The people’s AI will strengthen, not scupper, democracy

The many capabilities of artificial intelligence already extend to translation, art, coding and even inspiration, making it indispensable in numerous sectors. Yet deepfakes, where AI replicates faces and voices, erode trust. These are weaponised by authoritarian governments and cybercriminals, posing a serious challenge to our free and open societies.

A democratic approach to AI governance, not a technocratic one, is the best answer to what is an ethical and political conundrum of global proportions. AI should be run not by big tech, but through an inclusive, democratic model.

This requires broad-based participation to reach a sustainable consensus. There are no shortcuts; instead, it takes the involvement of large populations and diverse groups around the world.

The major generative AI models are each trained by a single organisation. This means that the biases of the creators are unintentionally echoed. The diverse cultural nuances of a global audience are often neglected or mishandled.

We need to move away from placing all our eggs in one basket of developers and open up opportunities for the people to participate freely and collaboratively. This brings us closer to a globally trusted AI assurance framework, with shared ethical standards and principles of use.

Fortunately, a roadmap for democratisation is emerging through the work of the Collective Intelligence Project, of which Taiwan’s Ministry of Digital Affairs is a part, along with industry players such as OpenAI and Anthropic.

Together, we launched Alignment Assemblies to determine how societal input can shape the development of AI development in a way that better reflects the cherished shared values of the democratic world.

Already, the project has partnered with Anthropic to train an AI large-language model on written principles—similar to a constitution—that were collectively designed by the people and mirrors more fully common expectations and hopes for the technology.

Researchers assembled a representative sample of 1,000 Americans drawn from various age, gender, income and geographic categories, to draft a constitution for an AI system. Constitutional AI is a method for aligning AI language models with high-level normative principles written into a constitution, comparable to documents such as the UN Universal Declaration of Human Rights.

The process was powered by Polis—an open-source system for gathering, analysing and understanding what large groups of people think in their own words, enabled by advanced statistics and machine learning.

Participants gave their views on statements such as ‘AI should prioritise the needs of marginalised communities’ and ‘AI should prioritise the interests of the collective or common good over individual preferences or rights’.

Researchers then took the results and produced a constitution that was used to train a new AI model, which proved to be less biased than the original while being equally capable.

Taiwan is doing its own work in this area. In July, my ministry collaborated with Polis to explore topics on democratising AI futures. The results will soon be published as open data, facilitating the training of AI language models aligned with Taiwan’s distinct experiences.

Using this approach, the people get to contribute to and better understand the behavioural rules of the AI with which they will interact. This gives all and sundry a chance to help chart a safe and sustainable course of development for AI, as well as identify and mitigate related risks.

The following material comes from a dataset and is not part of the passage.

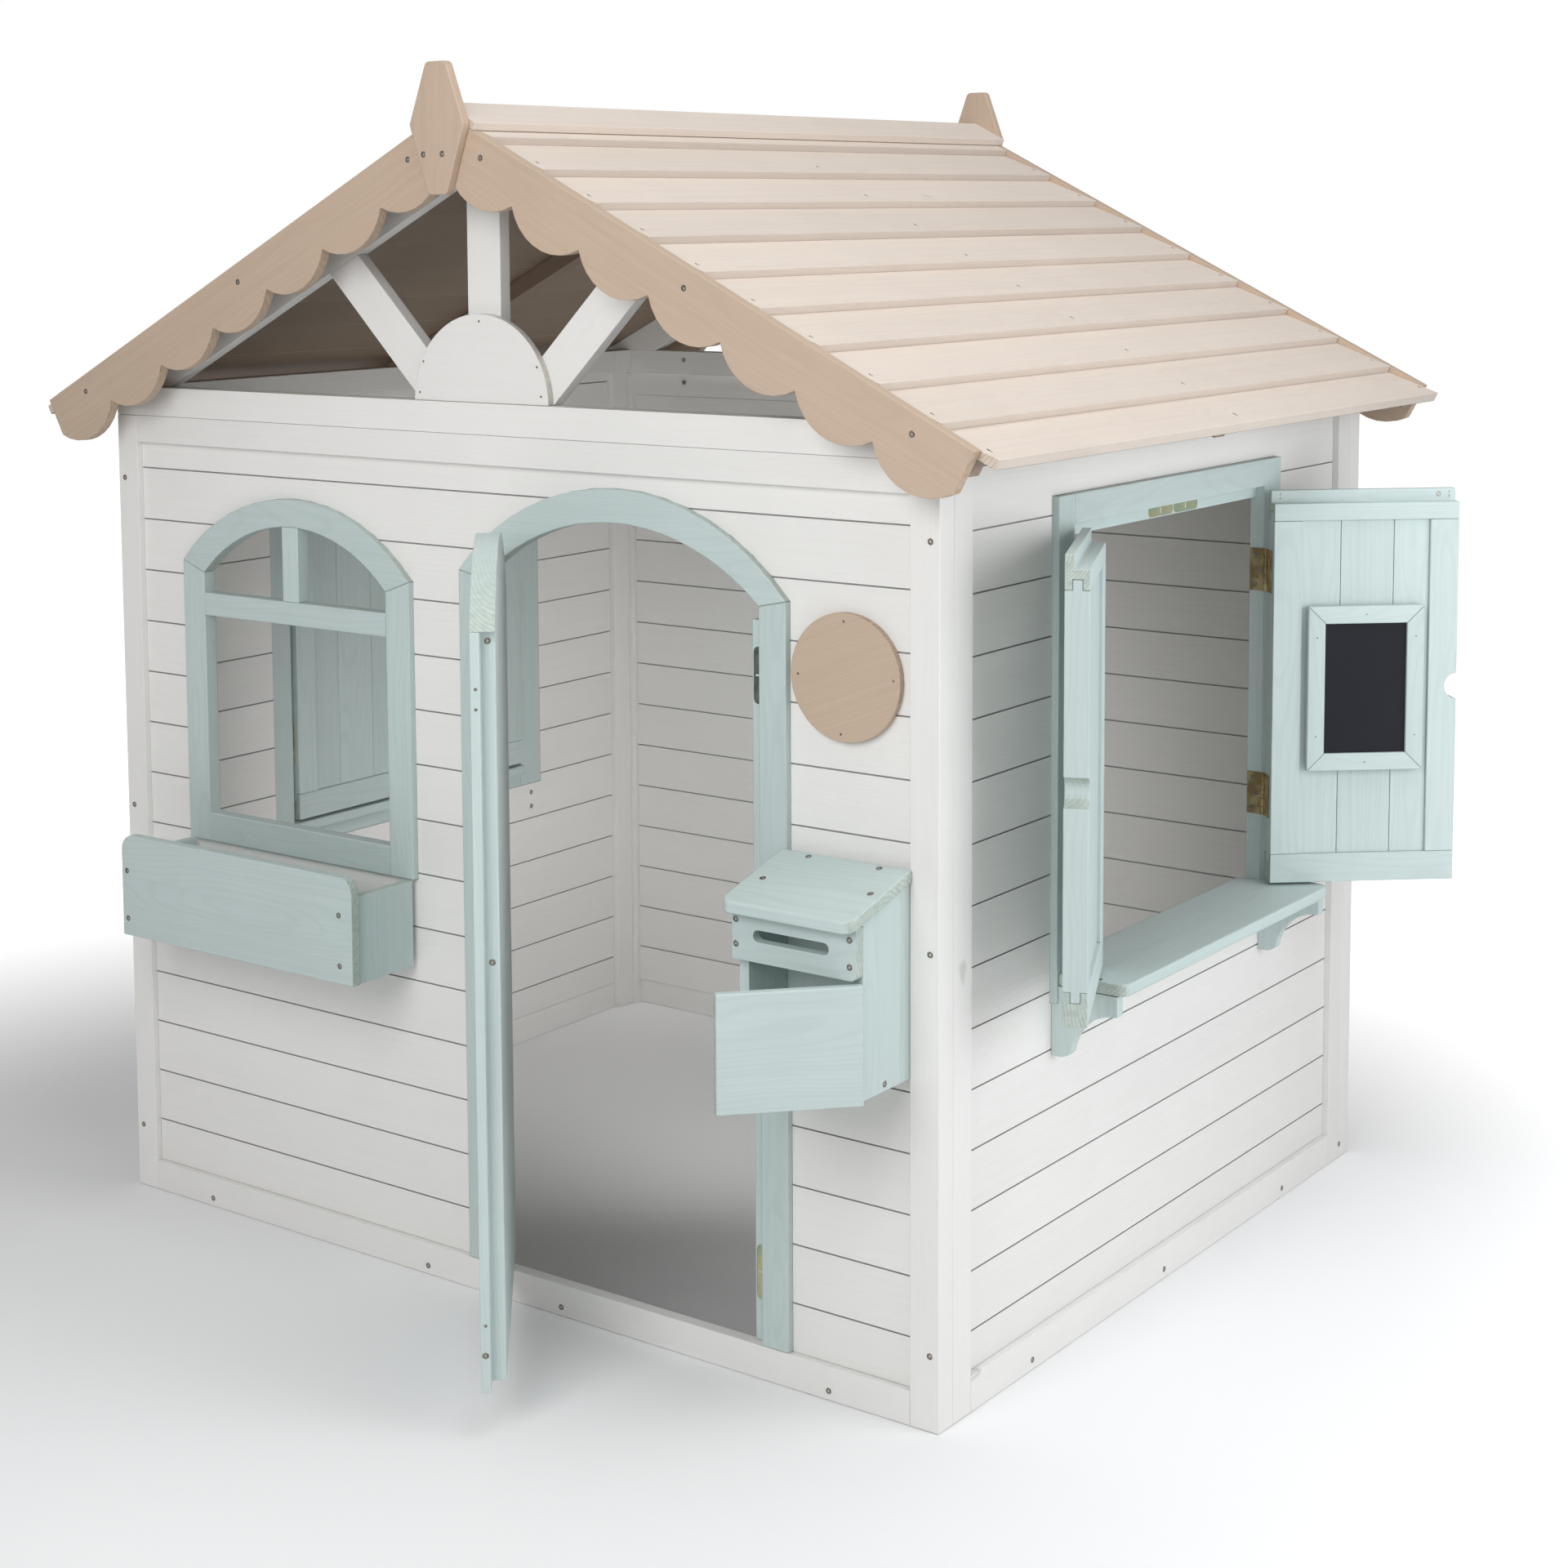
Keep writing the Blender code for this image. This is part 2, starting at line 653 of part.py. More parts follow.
def mailbox():
    side_t = 13.0

    def solid(x, y, z):
        if y > BACK_BOARD_Y:
            return True
        return x < BOX_X[0] + side_t or x > BOX_X[1] - side_t or z < BOX_BOTTOM + 12.0

    box = cells(
        "mailbox_box",
        MINT,
        [BOX_X[0], BOX_X[0] + side_t, BOX_X[1] - side_t, BOX_X[1]],
        [BOX_FRONT, BACK_BOARD_Y, BOARD_FACE - GAP],
        [BOX_BOTTOM, BOX_BOTTOM + 12.0, 650.0],
        solid,
    )
    wedge = [(y, lid_under(y) - GAP) for y in (-130.0, 30.0)] + [(30.0, 700.0), (-130.0, 700.0)]
    return cut(box, [plate_mesh(wedge, "X", 400.0, 660.0)])


mailbox()


def slot_board():
    low, high = 530.7, lid_under(BOX_FRONT - 13.3) - 0.6
    slot = arc((575.6, 560.5), 6.7, -90, 90, 6) + arc((489.1, 560.5), 6.7, 90, 270, 6)
    outline = rectangle(BOX_X[0], BOX_X[1], low, high)
    return plate("mailbox_slot_board", MINT, outline, "Y", BOX_FRONT - 13.3, BOX_FRONT - GAP, holes=[slot])


slot_board()


def mailbox_lid():
    """A tilted board with rounded front corners."""
    left, right, front, r = 447.5, 621.5, -121.4, 14.0
    outline = [(left, -0.6)] + arc((left + r, front + r), r, 180, 270, 5)
    outline += arc((right - r, front + r), r, 270, 360, 5) + [(right, -0.6)]
    bm = plate_mesh(outline, "Z", 0.0, 14.3)
    for vert in bm.verts:
        vert.co.z += lid_under(vert.co.y)
    return add_object("mailbox_lid", bm, MINT)


mailbox_lid()

FLAP_PIVOT = (616.1, BOX_FRONT - 0.2)
plate(
    "mailbox_flap",
    MINT,
    rectangle(BOX_X[0] + 0.5, FLAP_PIVOT[0] - 0.5, 395.0, 527.0),
    "Y",
    BOX_FRONT - 12.3,
    BOX_FRONT - 0.5,
    origin=FLAP_PIVOT,
    turn=FLAP_OPEN,
)

# ----------------------------------------------------------------------------------------------- roof

beam = rectangle(-HALF_W, HALF_W, TOP_RAIL_Z[1] + GAP, BEAM_TOP_Z)
plate("front_gable_beam", WHITE, beam, "Y", 0.0, STILE_D)
plate("back_gable_beam", WHITE, beam, "Y", DEPTH - STILE_D, DEPTH)


def gable_truss(name, low, high):
    """King post, two struts at 45 degrees and a pair of rafters, halved together in one plane."""
    base = BEAM_TOP_Z + GAP
    top, under = 11.9, 57.0
    apex_in = RIDGE_Z - under / ROOF_COS
    post = 26.5
    foot_out = (RIDGE_Z - top / ROOF_COS - base) / PITCH_M
    foot_in = (apex_in - base) / PITCH_M

    def meets(start):
        """Where a strut edge Z = start + |X| reaches the rafter's lower edge."""
        x = (apex_in - start) / (1.0 + PITCH_M)
        return (x, start + x)

    outer_edge, inner_edge = 1012.0, 1087.0
    half = [(foot_out, base), (foot_in, base), meets(outer_edge), (base - outer_edge, base)]
    apex = (0.0, RIDGE_Z - top / ROOF_COS)
    outline = half[:4] + [(-x, z) for x, z in reversed(half)] + [apex]
    hole = [(post, apex_in - PITCH_M * post), meets(inner_edge), (post + 18.0, inner_edge + post + 18.0)]
    hole.append((post, inner_edge + post + 18.0))
    return plate(name, WHITE, outline, "Y", low, high, holes=[hole, mirrored(hole)])


gable_truss("front_gable_truss", 14.0, 32.0)
gable_truss("back_gable_truss", DEPTH - 32.0, DEPTH - 14.0)
plate("sun_disc", WHITE, arc((0.0, BEAM_TOP_Z + GAP), 108.0, 0, 180, 30), "Y", 3.7, 14.0 - GAP)


def roof_boards(name, side):
    """Ten lapped boards: each top face falls towards the board above, whose lower edge stands on it."""
    edges = [64.0 + 77.3 * k for k in range(9)] + [EAVE_X]
    peak, valley, under = 1.5, -8.0, -11.5
    pitch = 77.3 / ROOF_COS
    first = edges[0] / ROOF_COS
    start = peak - (peak - valley) * first / pitch
    points = [down_slope(0.4, start)]
    for k, x in enumerate(edges):
        s = x / ROOF_COS
        points.append(down_slope(s, peak))
        if k < len(edges) - 1:
            points.append(down_slope(s, valley))
    points.append(down_slope(edges[-1] / ROOF_COS, under))
    ridge_in = (0.4, RIDGE_Z - PITCH_M * 0.4 + under / ROOF_COS)
    points.append(ridge_in)
    points[0] = (0.4, points[0][1])
    outline = [(side * x, z) for x, z in points]
    inner = OVERHANG - BARGE_T - GAP
    return plate(name, BEIGE, outline, "Y", -inner, DEPTH + inner)


def ridge_cap(name, side):
    low, high = 0.3, 10.6
    x = 46.5
    drop = x / ROOF_COS
    points = [(0.2, RIDGE_Z + high / ROOF_COS - 0.1), down_slope(drop, high), down_slope(drop, low)]
    points.append((0.2, RIDGE_Z + low / ROOF_COS - 0.1))
    outline = [(side * u, v) for u, v in points]
    return plate(name, BEIGE, outline, "Y", -OVERHANG, DEPTH + OVERHANG)


def bargeboard(name, side, low, high):
    """Seven scallops hang under a straight top edge, between cusps 100 mm apart on plan."""
    cusp, lobe = 53.0, 80.0
    cusps = [slope(5.0 + 100.0 * k, cusp) for k in range(8)]
    chord = 100.0 / ROOF_COS
    sag = lobe - cusp
    radius = (chord * chord / 4 + sag * sag) / (2 * sag)
    reach = math.degrees(math.asin(chord / 2 / radius))
    fall = math.degrees(math.atan(PITCH_M))
    points = [(0.15, RIDGE_Z), slope(731.0)]
    for k in range(7, 0, -1):
        a, b = cusps[k], cusps[k - 1]
        mid = ((a[0] + b[0]) / 2, (a[1] + b[1]) / 2)
        up = radius - sag
        centre = (mid[0] + up * ROOF_SIN, mid[1] + up * ROOF_COS)
        lobe_points = arc(centre, radius, -90 - fall + reach, -90 - fall - reach, 9)
        points += [a] + lobe_points[1:-1]
    points += [cusps[0], (0.15, cusps[0][1] + 2.4)]
    outline = [(side * x, z) for x, z in points]
    return plate(name, TAUPE, outline, "Y", low, high)


def finial(name, low, high):
    """A shield-shaped board over the joint of two bargeboards."""
    right = arc((10.5, 1519.5), 7.5, 90, 10, 4) + [(43.0, 1453.0)]
    right += arc((10.0, 1377.0), 7.0, -5, -90, 3)
    outline = right + [(-x, z) for x, z in reversed(right)]
    return plate(name, TAUPE, outline, "Y", low, high)


def rafter_pair(name, low, high):
    """Two battens under the roof boards, meeting at the ridge."""
    top, under = 11.9, 36.0
    tip = 727.0
    s = tip / ROOF_COS
    right = [down_slope(s, -top), down_slope(s, -under)]
    outline = [(0.0, RIDGE_Z - top / ROOF_COS)] + right + [(0.0, RIDGE_Z - under / ROOF_COS)]
    outline += [(-x, z) for x, z in reversed(right)]
    return plate(name, BEIGE, outline, "Y", low, high)


for prefix, side in (("right", 1), ("left", -1)):
    roof_boards(f"roof_boards_{prefix}", side)
    ridge_cap(f"ridge_cap_{prefix}", side)
    bargeboard(f"bargeboard_front_{prefix}", side, -OVERHANG, -OVERHANG + BARGE_T)
    bargeboard(f"bargeboard_back_{prefix}", side, DEPTH + OVERHANG - BARGE_T, DEPTH + OVERHANG)

finial("finial_front", -OVERHANG - GAP - 12.0, -OVERHANG - GAP)
finial("finial_back", DEPTH + OVERHANG + GAP, DEPTH + OVERHANG + GAP + 12.0)
INNER = OVERHANG - BARGE_T - GAP
rafter_pair("roof_rafters_front", -INNER, -INNER + 28.0)
rafter_pair("roof_rafters_middle", DEPTH / 2 - 14.0, DEPTH / 2 + 14.0)
rafter_pair("roof_rafters_back", DEPTH + INNER - 28.0, DEPTH + INNER)
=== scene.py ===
"""Looks of the timber playhouse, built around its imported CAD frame.

Lengths in the tables are millimetres: X from the middle, Y from the front wall's face, Z from the ground."""

import math
import random

import bmesh
import bpy
from mathutils import Matrix, Vector, geometry


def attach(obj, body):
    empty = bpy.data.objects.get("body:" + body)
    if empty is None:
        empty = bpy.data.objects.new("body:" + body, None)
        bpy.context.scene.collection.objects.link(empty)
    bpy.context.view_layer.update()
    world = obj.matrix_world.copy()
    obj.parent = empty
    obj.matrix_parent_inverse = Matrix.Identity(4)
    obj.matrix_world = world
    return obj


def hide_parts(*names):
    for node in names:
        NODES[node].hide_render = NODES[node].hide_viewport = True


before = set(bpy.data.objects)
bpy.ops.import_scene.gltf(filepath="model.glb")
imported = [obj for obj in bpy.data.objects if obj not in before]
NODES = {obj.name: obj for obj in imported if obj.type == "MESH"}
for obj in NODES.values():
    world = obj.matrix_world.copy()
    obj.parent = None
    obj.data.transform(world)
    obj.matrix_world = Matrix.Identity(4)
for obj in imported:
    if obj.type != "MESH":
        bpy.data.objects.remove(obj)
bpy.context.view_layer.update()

ORIGIN_DEPTH = 10.0  # the frame's origin is this far behind the front wall's face
HALF_W = 655.5
DEPTH = 1107.0
PITCH = 0.504
RIDGE_Z = 1468.0
ROOF_COS = 1.0 / math.hypot(1.0, PITCH)
ROOF_SIN = PITCH * ROOF_COS
OVERHANG = 54.6
BOARD_PITCH = 70.0
OPENING_Y = (296.0, 803.0)  # near and far edges of the side windows' openings
PIVOT_OUT, PIVOT_IN = 3.8, 2.1  # a hinge's axis: out of the frame's face, and inside the opening's edge
LAP_START, LAP_STEP = 64.0, 77.3  # first lap of the roof boards from the ridge, and the distance to the next
RING_PITCH = 0.0042  # between growth rings, in metres

# Pivot on plan and the angle at which each leaf stands open at rest
LEAVES = {
    "house": ((0.0, 0.0), 0.0),
    "leaf_door": ((2.4, -3.8), -50.7),
    "leaf_right_shutter_near": ((659.3, 298.1), -155.5),
    "leaf_right_shutter_far": ((659.3, 800.9), 131.0),
    "leaf_left_shutter_near": ((-659.3, 298.1), 0.0),
    "leaf_left_shutter_far": ((-659.3, 800.9), 0.0),
    "leaf_mailbox_flap": ((616.1, -92.2), 47.0),
}


def opened(body):
    """Takes a leaf's closed place in millimetres to its open place in the frame, in metres."""
    (px, py), turn = LEAVES[body]
    spin = Matrix.Rotation(math.radians(turn), 4, "Z")
    about = Matrix.Translation((px, py, 0.0)) @ spin @ Matrix.Translation((-px, -py, 0.0))
    return Matrix.Diagonal((0.001, 0.001, 0.001, 1.0)) @ Matrix.Translation((0.0, -ORIGIN_DEPTH, 0.0)) @ about


# ------------------------------------------------------------------------------------- materials


def new_material(name):
    material = bpy.data.materials.new(name + "_look")
    material["slot"] = name
    material.use_nodes = True
    tree = material.node_tree
    return material, tree, tree.nodes["Principled BSDF"]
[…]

There are two sides to every coin. Certain emerging technologies bolster autocracies, but they can also revitalise democracy. How best to combat the pervasiveness of online harms? The solution lies in plurality, or technologies for collaborative diversity, to increase the bandwidth of democracy.

I envision the future of AI as starting with Alignment Assemblies. It is one in which the hopes, dreams and potential of all humankind are realised. This is because we are capitalising on a rich tapestry of diverse experiences—the wisdom of crowds—accumulated over thousands of years. Such an approach can surely shape AI into a partner dedicated to societal wellbeing.

As a responsible member of the international community, Taiwan is at the forefront of collaborative efforts to deliver digital resilience for all. This is my ministry’s core mission, one in which we strengthen societal resilience by empowering civil society through connecting with democratic networks.

Taiwan will keep building consensus with like-minded partners to ensure that global AI development is a race to safety, rather than a race to power, enabling continuous leadership in evaluating the most advanced AI models and jointly constructing a secure and stable AI environment.

The truth of the matter is that democracies must confront formidable challenges from autocracies undermining the delicate equilibrium between societal wellbeing and individual freedoms. Our efforts need to go beyond piecemeal regulatory frameworks. We envision a trajectory harnessing the irresistible force of participation, progress and safety for the collective good.

When people from all segments of society come together constructively in the digital realm, they form spaces of progress and prosperity in which all voices are heard and respected. Only by bridging ideological divides and utilising farsighted initiatives like Alignment Assemblies can we deliver sound global governance of AI and ensure that we leave no one behind. The tools to effect real and lasting change are in our hands. Let’s free the future—together.